How these patterns work together

These six patterns are not separate features. They are layers of one interaction design system.

The presence pattern tells the object when to wake up.

The distance pattern tells the object how to read the emotional temperature of the space.

The touch pattern tells the object when the user has made a deliberate choice.

The motion pattern gives the object a physical voice.

The tilt pattern gives the object body awareness.

The state feedback pattern lets you verify everything during development.

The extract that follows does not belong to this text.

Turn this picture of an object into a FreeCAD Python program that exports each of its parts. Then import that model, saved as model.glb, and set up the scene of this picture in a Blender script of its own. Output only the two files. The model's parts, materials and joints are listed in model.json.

A gallery installation that uses all six:

A small object sits on a plinth. It is dark and still. When a visitor enters the gallery, it slowly brightens — presence pattern. As the visitor approaches, the light shifts from cool to warm — distance zones. When the visitor touches the surface, the light acknowledges the touch and a paper flower slowly opens — touch + motion. When the visitor tilts the object, the color changes — tilt pattern. During setup, the OLED shows all states in real time — state feedback.

This is not six modules. This is one designed behavior expressed through six modules.

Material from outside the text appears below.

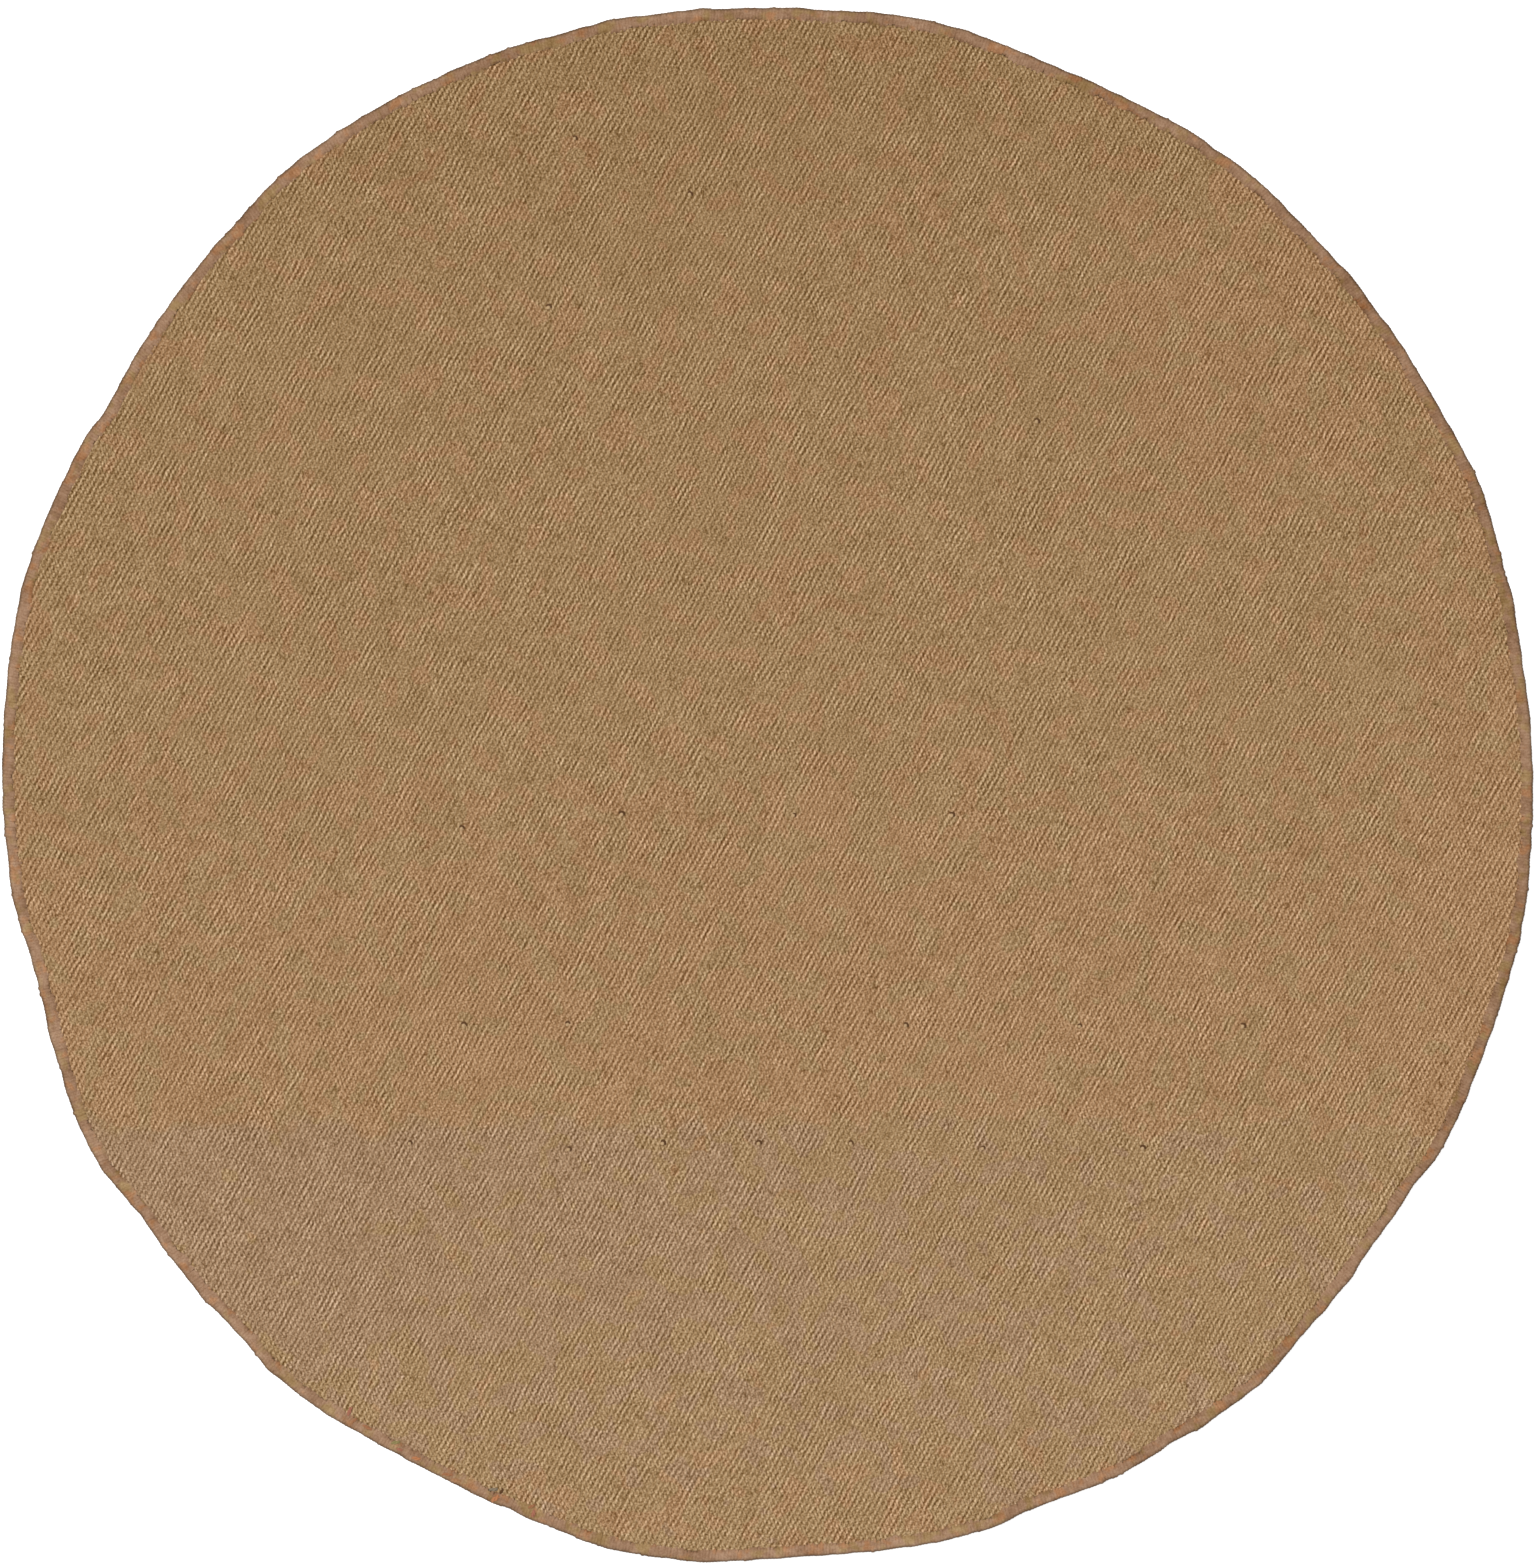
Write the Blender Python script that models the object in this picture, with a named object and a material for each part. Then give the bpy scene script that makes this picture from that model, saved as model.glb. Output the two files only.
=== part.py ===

Start with the behavior, not the module

If you are starting a new interactive device project, write the behavior sentence first:

  • The object should wake when someone enters the room.
  • The object should change color as a hand approaches.
  • The object should open physically when touched deliberately.
  • The object should respond to how it is held.

Then ask: which pattern does this behavior belong to? Then choose the module that serves that pattern.

The module is an answer. The behavior is the question.

A shopping list without a behavior sentence produces a box of parts. A behavior sentence with the right patterns produces an object that feels alive.

Suggested parts to start:

  • HC-SR501 PIR Motion Sensor: presence and wake behavior. Amazon search
  • HC-SR04 Ultrasonic Sensor: distance and approach zones. Amazon search
  • TTP223 Capacitive Touch Sensor: intentional input. Amazon search
  • SG90 Micro Servo: physical motion output. Amazon search
  • MPU6050 IMU: tilt and body awareness. Amazon search
  • 0.96 inch I2C OLED Display: state feedback during development. Amazon search
  • ESP32 Development Board: handles multiple input types and LED control simultaneously. Amazon search

The cheapest upgrade that makes the biggest difference

If you are working with an Arduino Uno and a sensor module right now, and the device feels dead, the problem is almost certainly the timing logic, not the hardware.

Before buying a more expensive sensor or a faster controller, try these three changes:

  1. Add a hold timer to your motion detection. Give the object a sense of duration.
  2. Replace digitalWrite with fade functions. Give the light a sense of transition.
  3. Add a serial print or OLED showing current state. Give yourself visibility into what the object thinks is happening.

Those three changes do not cost anything. They are pure design.

The most expensive interactive device with threshold logic feels mechanical. The cheapest interactive device with good timing feels alive.